Fact is, the Nano is a spectacular achievement. But how did we end up with the Nano in an era of global warming?
Here's the story. In Delhi, pollution levels have increased in recent years, particularly the levels of particulate matter under 10 microns, which reach the lungs easily. We know that from reports and our health. Why? Delhi managed to reduce its air pollution levels after CNG was introduced for buses and autos. Who can forget the clean air campaign launched by the Centre for Science and Environment.
But we failed at the next level — private vehicles and diesel engines. No matter how strict the norms for private vehicles, when there are a lot of them, the aggregate pollution is inevitable. In the last 5 years, there has been a 43 per cent increase in vehicles on the roads. Of these, over 30 per cent are privately owned, which could run on petrol, CNG or diesel. The latter is very polluting.

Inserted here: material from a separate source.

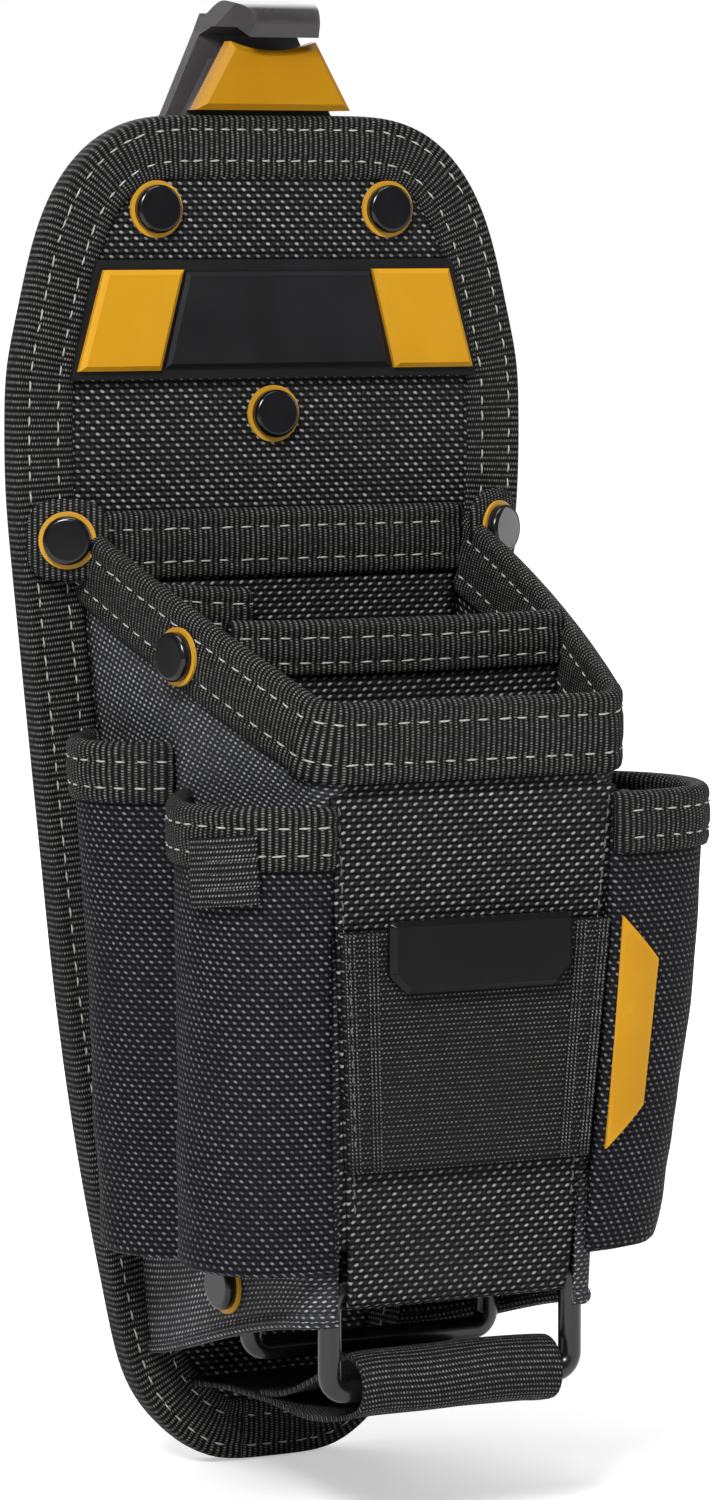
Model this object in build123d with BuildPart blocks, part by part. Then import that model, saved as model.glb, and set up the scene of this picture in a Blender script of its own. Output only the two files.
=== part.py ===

For everyone who saves money by getting great mileage out of their diesel car, the rest of society is absorbing the cost through poor health.
But why make cars? Simply because of the indications — flyovers, multi-storied parking lots, glitzy cars for government. Any investor reads this as indicative of welcoming private transportation. Contrastingly, the Metro has a poor feeder system and few buses. There is an incentive to use private transport.
The Nano is born in this context. It is offering a good individual solution to the transport problem. But the problem still needs redressal through city-wide solutions and state responsibility. Without good public transportation, we'll never get clean air.
Sports by daylight
Arpit Chauhan asks, "If matches can be played in daylight, what is the need for playing under floodlights?" He points out that around 40-60 KW of power is needed for stadium lights. Apart from this, more people drive to events at night and there is much more electricity used for various kinds of infrastructure at night. So, perhaps sports fans should initiate a campaign for games by daylight.